All of the records below need to be copied exactly.
━━━━━━━━━━
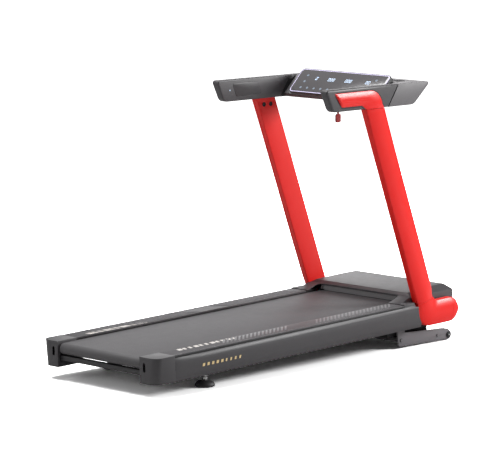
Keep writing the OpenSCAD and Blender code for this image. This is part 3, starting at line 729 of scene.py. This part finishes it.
# Each number is a plain zero of six bars, measured from its lower right corner in millimetres
DIGIT_WIDE, DIGIT_TALL, BAR_THICK = 9.6, 17.0, 2.1
ZERO_BARS = [((DIGIT_TALL - BAR_THICK, 0), (DIGIT_TALL, DIGIT_WIDE)),
             ((DIGIT_TALL / 2, 0), (DIGIT_TALL, BAR_THICK)),
             ((0, 0), (DIGIT_TALL / 2, BAR_THICK)),
             ((0, 0), (BAR_THICK, DIGIT_WIDE)),
             ((0, DIGIT_WIDE - BAR_THICK), (DIGIT_TALL / 2, DIGIT_WIDE)),
             ((DIGIT_TALL / 2, DIGIT_WIDE - BAR_THICK), (DIGIT_TALL, DIGIT_WIDE))]
# How many zeros each group has, and where it starts across and along the glass
DIGIT_GROUPS = [(1, 153, 79), (3, 77, 78), (3, -26, 79), (2, -149, 80)]
DIGIT_GAP = 4.0
# Centres of the round marks, along and across the glass
MARKS = [(102, 212), (66, 211), (30, 211), (30, 171), (30, 130), (30, 89), (30, 48), (30, 7), (105, -202)]
# The numbers lean about this line on the glass
DIGIT_MIDDLE, DIGIT_LEAN = 88, 0.2


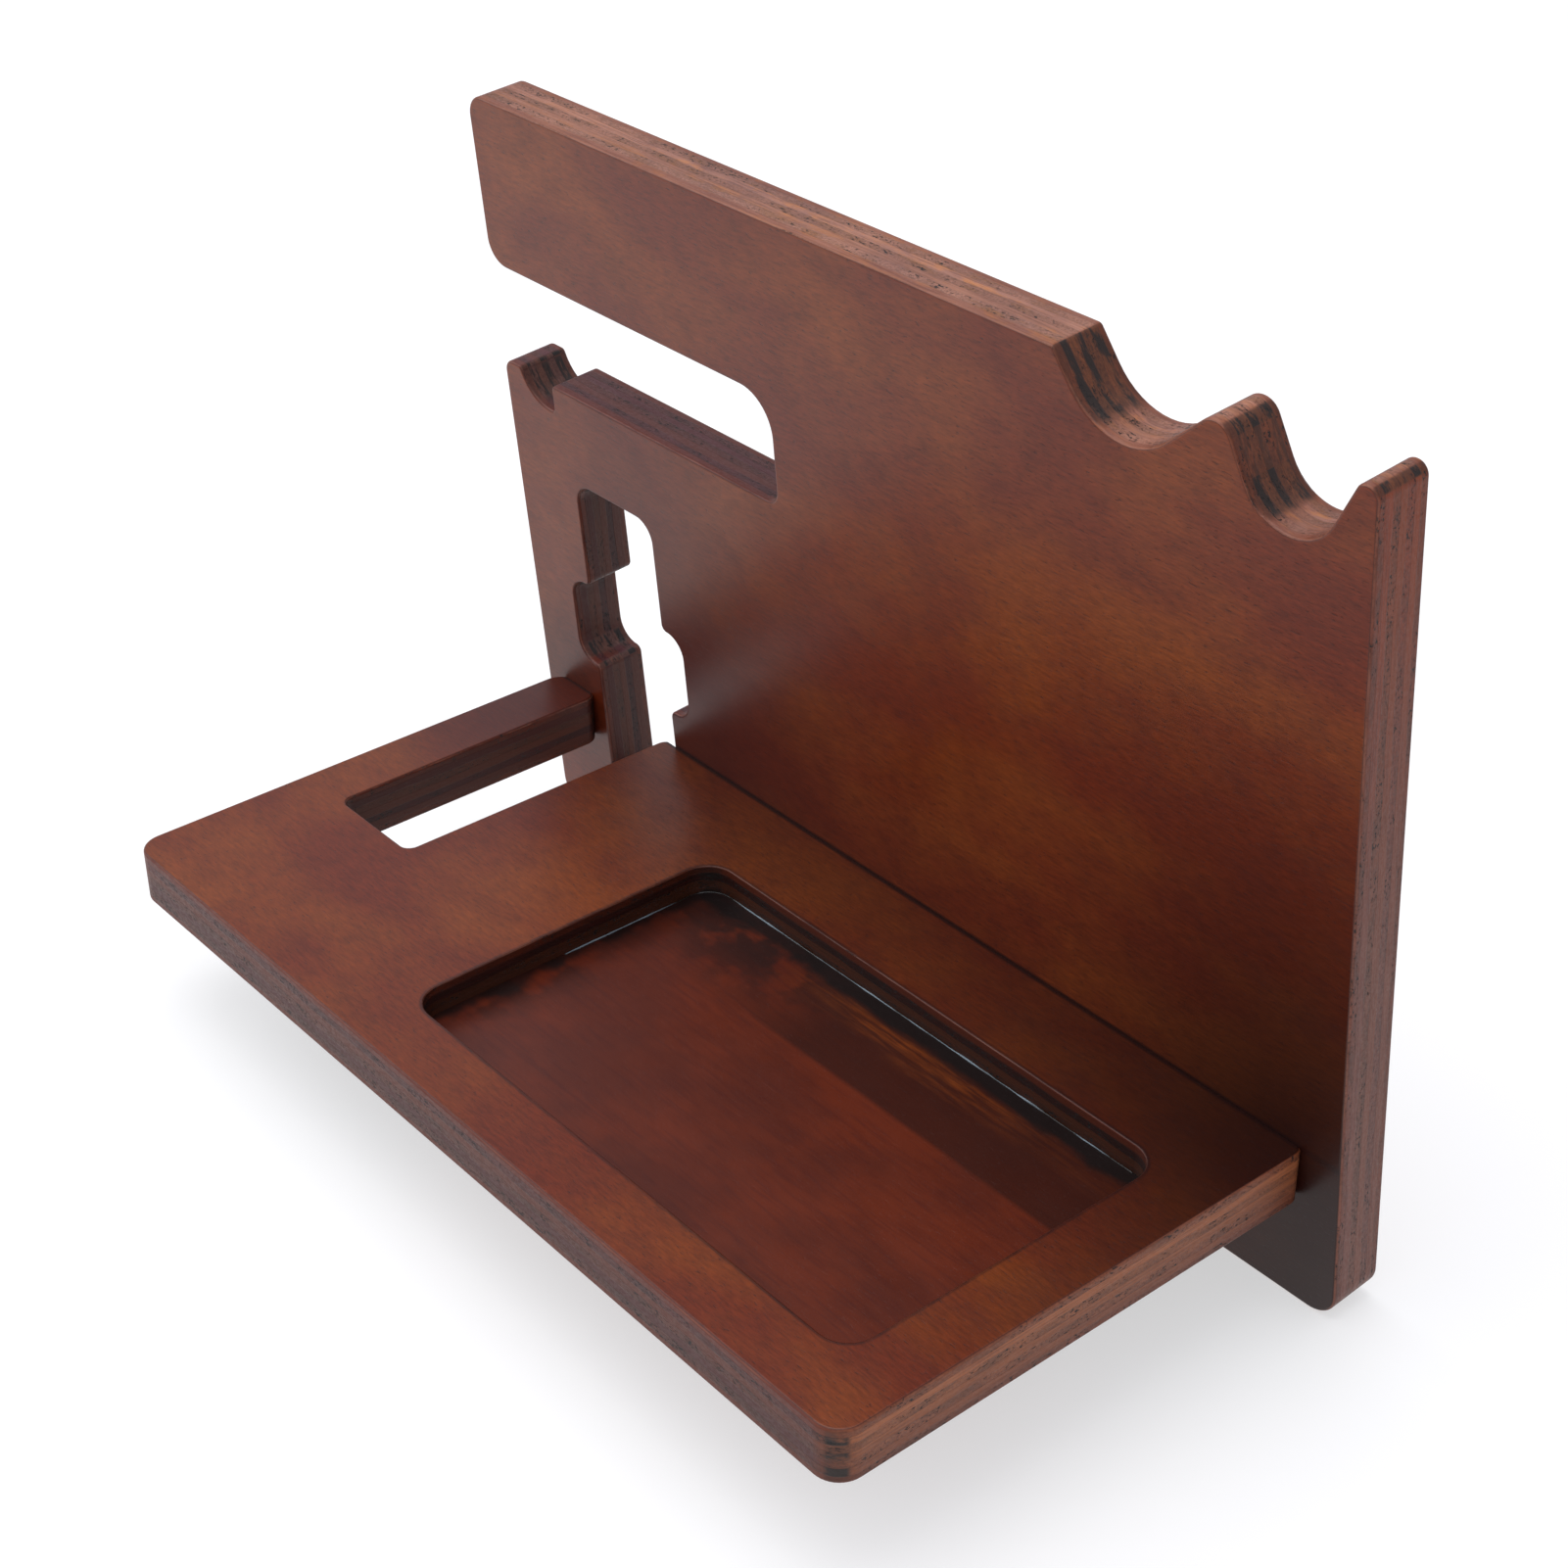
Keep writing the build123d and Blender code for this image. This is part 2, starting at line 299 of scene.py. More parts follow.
def plywood(name, place, patterns, shade_face, tint_edge):
    """Stained and varnished birch plywood for one board, drawn in that board's own directions."""
    material = bpy.data.materials.new(name)
    material.use_nodes = True
    tree = material.node_tree
    put = partial(add, tree)
    shader = tree.nodes["Principled BSDF"]
    turn = place["turn"]
    place_now = put("ShaderNodeTexCoord", out="Object")
    facing_now = put("ShaderNodeTexCoord", out="Normal")
    spot = put("ShaderNodeMapping", place_now, Location=place["shift"], Rotation=turn)
    facing = put("ShaderNodeMapping", facing_now, vector_type="VECTOR", Rotation=turn)
    along, depth, across = put("ShaderNodeSeparateXYZ", spot, out=slice(3))
    facing_x, facing_y, facing_z = put("ShaderNodeSeparateXYZ", facing, out=slice(3))
    fields = {"along": along, "depth": depth, "across": across}
    for number, (title, (width, longer, detail, rough)) in enumerate(patterns.items()):
        squeezed = [1 / amount for amount in longer]
        pulled = put("ShaderNodeMapping", spot, (number, number, number), None, squeezed)
        fields[title] = put("ShaderNodeTexNoise", pulled, 1 / (width * MM), detail, rough)

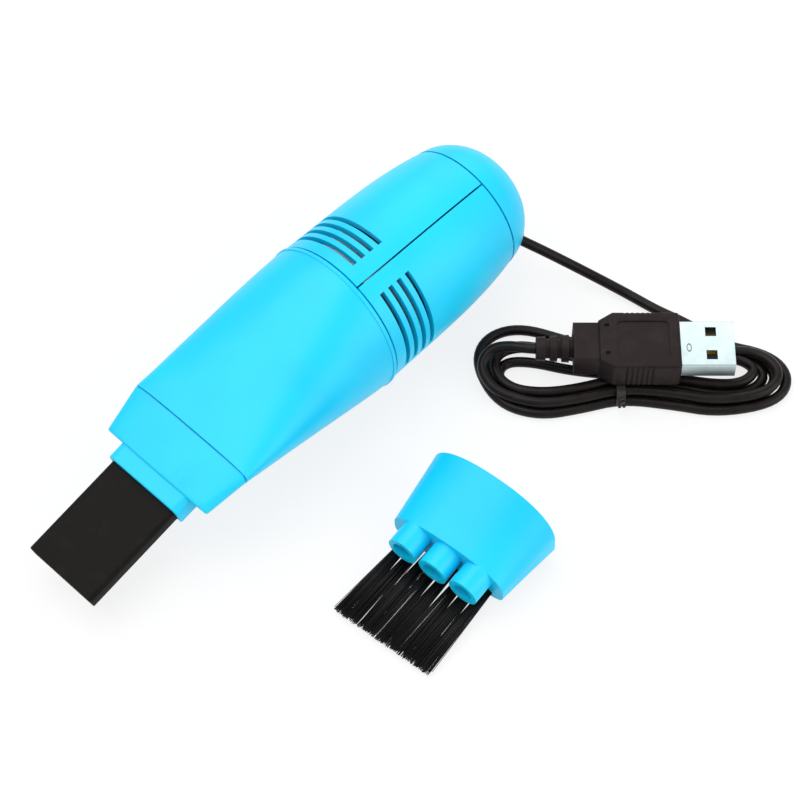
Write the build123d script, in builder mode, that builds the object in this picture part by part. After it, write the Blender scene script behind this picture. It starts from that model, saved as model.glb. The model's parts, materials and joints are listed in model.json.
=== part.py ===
from build123d import *

import os
from math import cos, pi, radians, sin, tan

os.makedirs("parts", exist_ok=True)

# A desktop mini vacuum cleaner, lying on a table with its brush head and its tied cord beside it.
# Lengths are in millimetres and angles in degrees. X runs along the vacuum from its nozzle to its
# tail, Z is up, and the origin is on the table under the middle of the vacuum and its brush head.

# Place of the vacuum on the table
nose_x = -39.87               # top of the nose cap's front rim
axis_y = 25.39                # centre line of the round body
seam_roll = 21.0              # the rear body lies rolled towards -Y by this much

# Housing, front to back
cap_length = 11.3             # nose cap
cup_length = 44.4             # dust cup
shell_length = 40.0           # rear shells
dome_length = 12.4            # tail cap beyond the shells
rim_half_width = 15.1         # flat front rim
rim_line = -1.65              # its widest line above the body's centre line
rim_rise = 1.8                # top and belly, from the widest line
rim_drop = 8.5
rim_slant = 24.0              # the front face leans back by this much towards its foot
rim_edge = 0.5
seam_half_width = 17.1        # where the nose cap meets the dust cup
seam_line = 2.15
seam_rise = 2.0
seam_drop = 12.5
step_radius = 18.85           # rear rim of the dust cup
step_land = 1.0               # round band in front of the step
step_proud = 0.2              # of that band
step_edge = 0.35
step_ledge = 0.35             # the shells start this far inside the cup's rim
shell_middle_drop = 0.3       # and then narrow by this much
shell_waist_drop = 1.0
shell_rear_drop = 2.5
shell_middle_back = 17.0      # how far behind the step those radii are
shell_waist_back = 30.0
flat_fullness = 2.8           # superellipse exponents of the flat top and of the keeled belly
belly_fullness = 1.6
cup_bulge = 0.06              # how much the cup's wedge bulges on its way to the round step
dome_along = 1.8              # exponents of the dome's profile
dome_across = 2.17
wall = 1.5
front_wall = 2.0
part_gap = 0.4                # open line between two housing pieces
fit = 0.2                     # clearance of pieces that pull apart
seat = 0.05                   # clearance of pieces that stay together

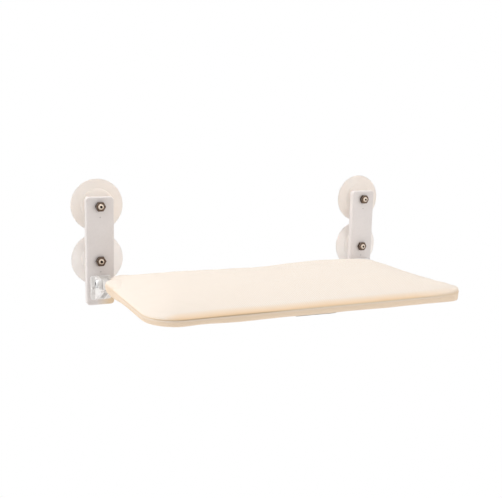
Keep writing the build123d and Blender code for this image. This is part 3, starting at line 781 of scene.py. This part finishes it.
━━━━━━━━━━
:: Finished answer ::
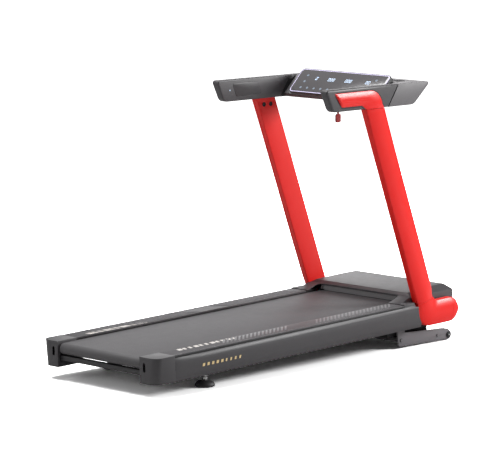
Keep writing the OpenSCAD and Blender code for this image. This is part 3, starting at line 729 of scene.py. This part finishes it.
# Each number is a plain zero of six bars, measured from its lower right corner in millimetres
DIGIT_WIDE, DIGIT_TALL, BAR_THICK = 9.6, 17.0, 2.1
ZERO_BARS = [((DIGIT_TALL - BAR_THICK, 0), (DIGIT_TALL, DIGIT_WIDE)),
             ((DIGIT_TALL / 2, 0), (DIGIT_TALL, BAR_THICK)),
             ((0, 0), (DIGIT_TALL / 2, BAR_THICK)),
             ((0, 0), (BAR_THICK, DIGIT_WIDE)),
             ((0, DIGIT_WIDE - BAR_THICK), (DIGIT_TALL / 2, DIGIT_WIDE)),
             ((DIGIT_TALL / 2, DIGIT_WIDE - BAR_THICK), (DIGIT_TALL, DIGIT_WIDE))]
# How many zeros each group has, and where it starts across and along the glass
DIGIT_GROUPS = [(1, 153, 79), (3, 77, 78), (3, -26, 79), (2, -149, 80)]
DIGIT_GAP = 4.0
# Centres of the round marks, along and across the glass
MARKS = [(102, 212), (66, 211), (30, 211), (30, 171), (30, 130), (30, 89), (30, 48), (30, 7), (105, -202)]
# The numbers lean about this line on the glass
DIGIT_MIDDLE, DIGIT_LEAN = 88, 0.2


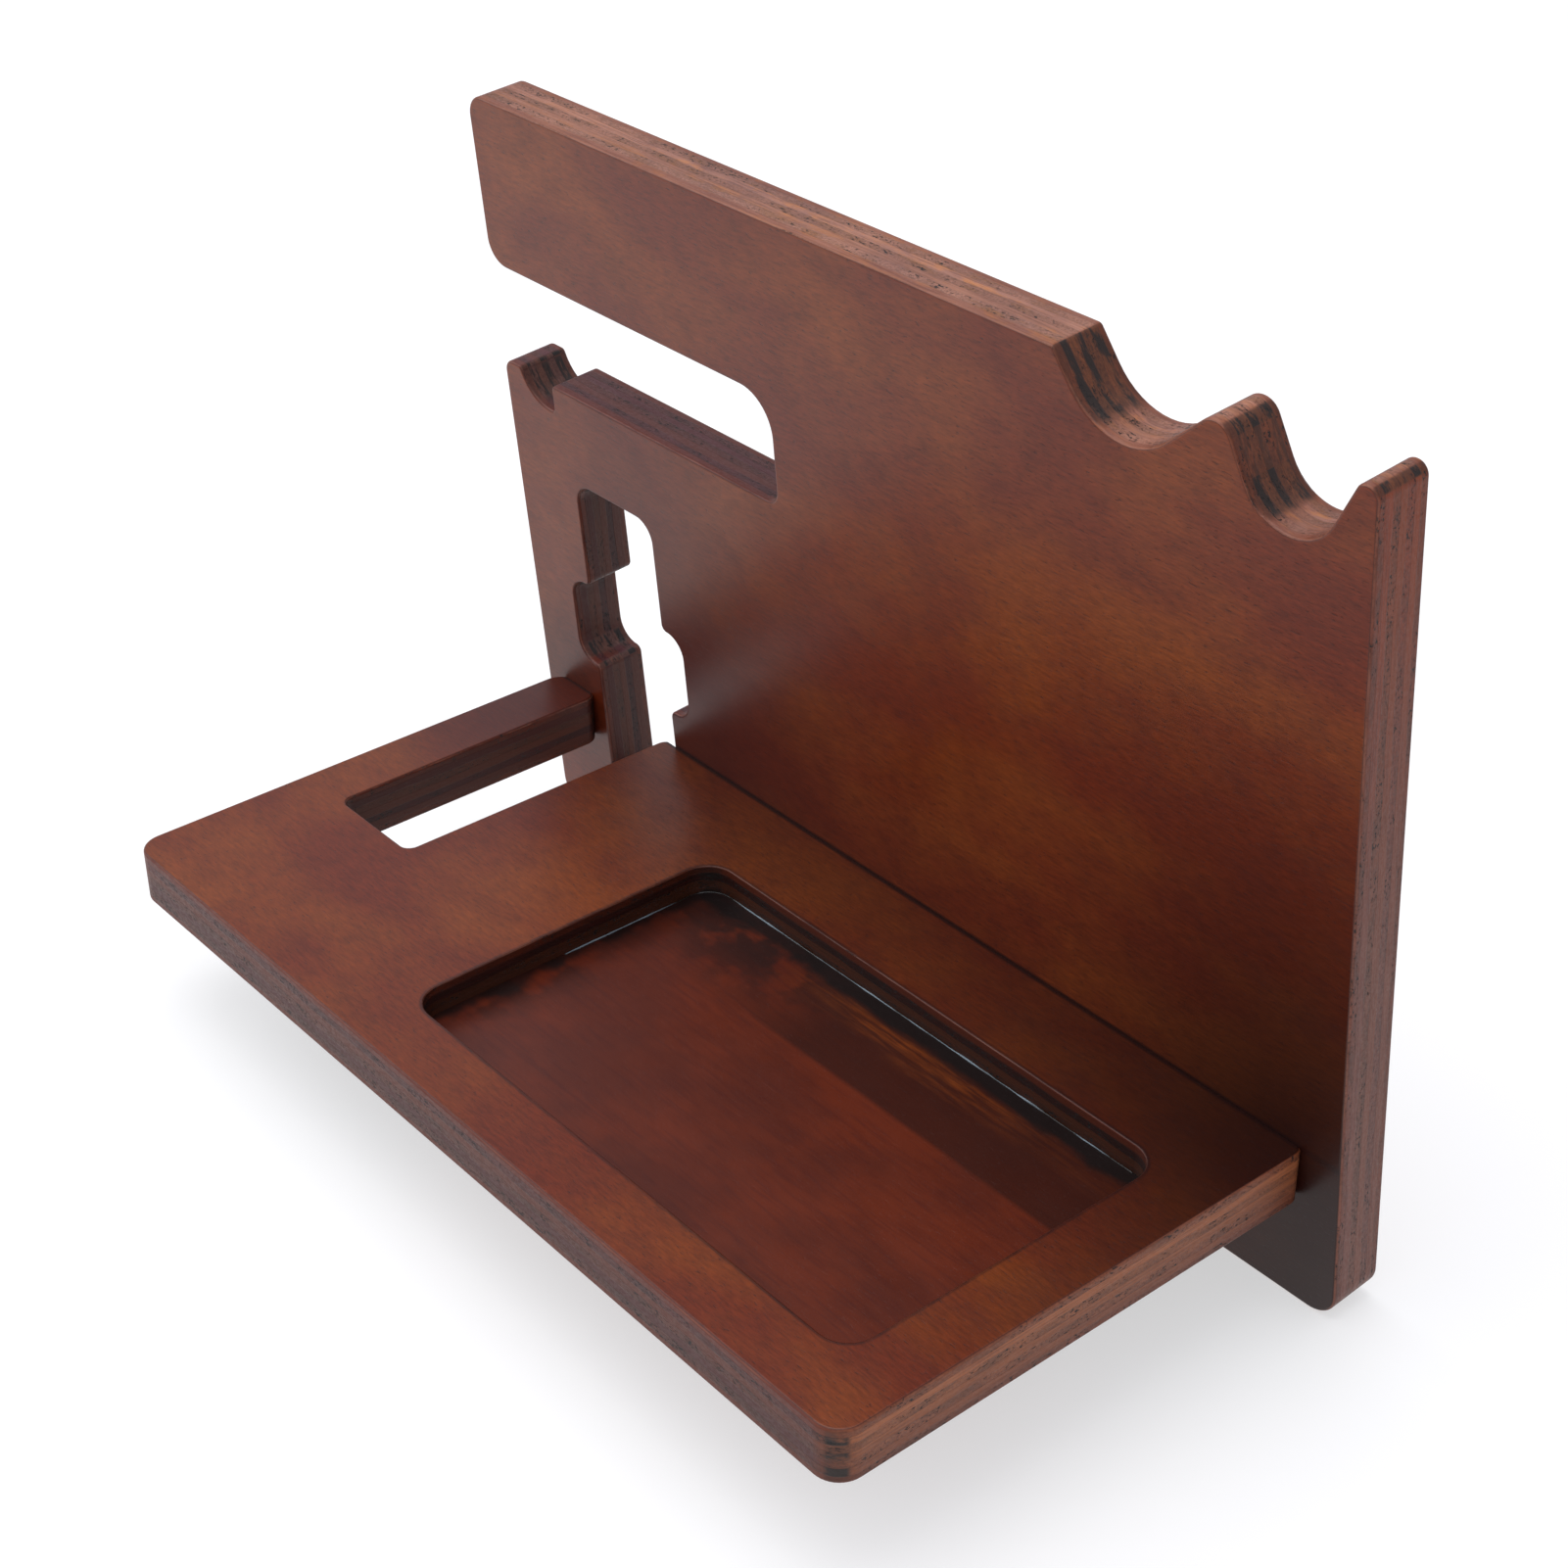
Keep writing the build123d and Blender code for this image. This is part 2, starting at line 299 of scene.py. More parts follow.
def plywood(name, place, patterns, shade_face, tint_edge):
    """Stained and varnished birch plywood for one board, drawn in that board's own directions."""
    material = bpy.data.materials.new(name)
    material.use_nodes = True
    tree = material.node_tree
    put = partial(add, tree)
    shader = tree.nodes["Principled BSDF"]
    turn = place["turn"]
    place_now = put("ShaderNodeTexCoord", out="Object")
    facing_now = put("ShaderNodeTexCoord", out="Normal")
    spot = put("ShaderNodeMapping", place_now, Location=place["shift"], Rotation=turn)
    facing = put("ShaderNodeMapping", facing_now, vector_type="VECTOR", Rotation=turn)
    along, depth, across = put("ShaderNodeSeparateXYZ", spot, out=slice(3))
    facing_x, facing_y, facing_z = put("ShaderNodeSeparateXYZ", facing, out=slice(3))
    fields = {"along": along, "depth": depth, "across": across}
    for number, (title, (width, longer, detail, rough)) in enumerate(patterns.items()):
        squeezed = [1 / amount for amount in longer]
        pulled = put("ShaderNodeMapping", spot, (number, number, number), None, squeezed)
        fields[title] = put("ShaderNodeTexNoise", pulled, 1 / (width * MM), detail, rough)

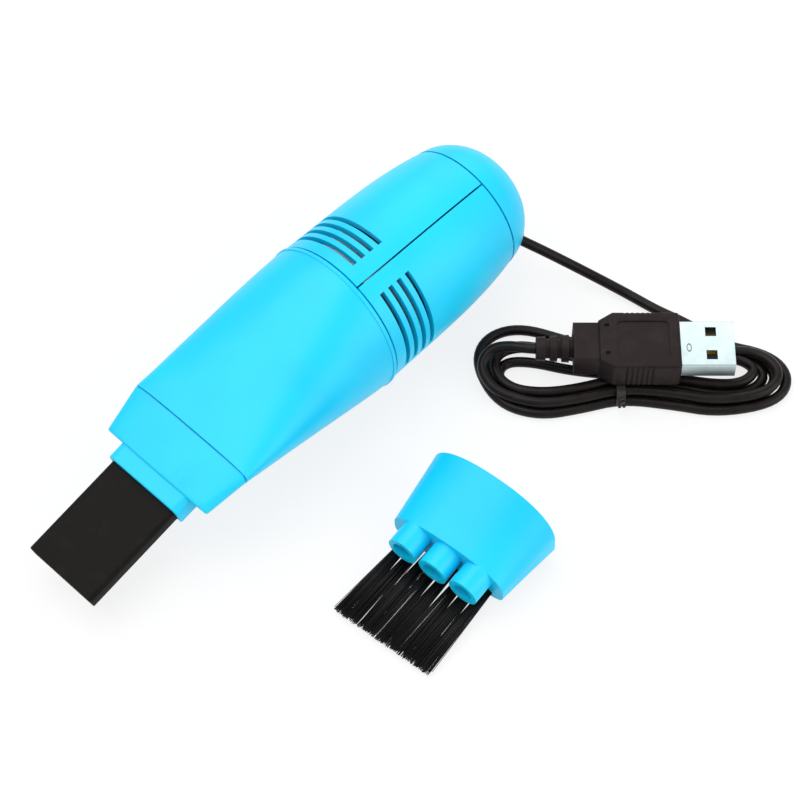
Write the build123d script, in builder mode, that builds the object in this picture part by part. After it, write the Blender scene script behind this picture. It starts from that model, saved as model.glb. The model's parts, materials and joints are listed in model.json.
=== part.py ===
from build123d import *

import os
from math import cos, pi, radians, sin, tan

os.makedirs("parts", exist_ok=True)

# A desktop mini vacuum cleaner, lying on a table with its brush head and its tied cord beside it.
# Lengths are in millimetres and angles in degrees. X runs along the vacuum from its nozzle to its
# tail, Z is up, and the origin is on the table under the middle of the vacuum and its brush head.

# Place of the vacuum on the table
nose_x = -39.87               # top of the nose cap's front rim
axis_y = 25.39                # centre line of the round body
seam_roll = 21.0              # the rear body lies rolled towards -Y by this much

# Housing, front to back
cap_length = 11.3             # nose cap
cup_length = 44.4             # dust cup
shell_length = 40.0           # rear shells
dome_length = 12.4            # tail cap beyond the shells
rim_half_width = 15.1         # flat front rim
rim_line = -1.65              # its widest line above the body's centre line
rim_rise = 1.8                # top and belly, from the widest line
rim_drop = 8.5
rim_slant = 24.0              # the front face leans back by this much towards its foot
rim_edge = 0.5
seam_half_width = 17.1        # where the nose cap meets the dust cup
seam_line = 2.15
seam_rise = 2.0
seam_drop = 12.5
step_radius = 18.85           # rear rim of the dust cup
step_land = 1.0               # round band in front of the step
step_proud = 0.2              # of that band
step_edge = 0.35
step_ledge = 0.35             # the shells start this far inside the cup's rim
shell_middle_drop = 0.3       # and then narrow by this much
shell_waist_drop = 1.0
shell_rear_drop = 2.5
shell_middle_back = 17.0      # how far behind the step those radii are
shell_waist_back = 30.0
flat_fullness = 2.8           # superellipse exponents of the flat top and of the keeled belly
belly_fullness = 1.6
cup_bulge = 0.06              # how much the cup's wedge bulges on its way to the round step
dome_along = 1.8              # exponents of the dome's profile
dome_across = 2.17
wall = 1.5
front_wall = 2.0
part_gap = 0.4                # open line between two housing pieces
fit = 0.2                     # clearance of pieces that pull apart
seat = 0.05                   # clearance of pieces that stay together

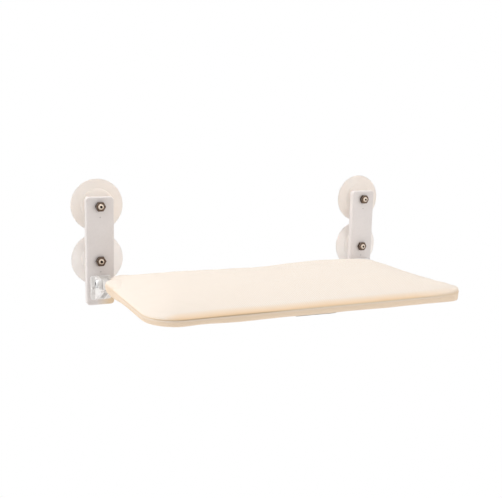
Keep writing the build123d and Blender code for this image. This is part 3, starting at line 781 of scene.py. This part finishes it.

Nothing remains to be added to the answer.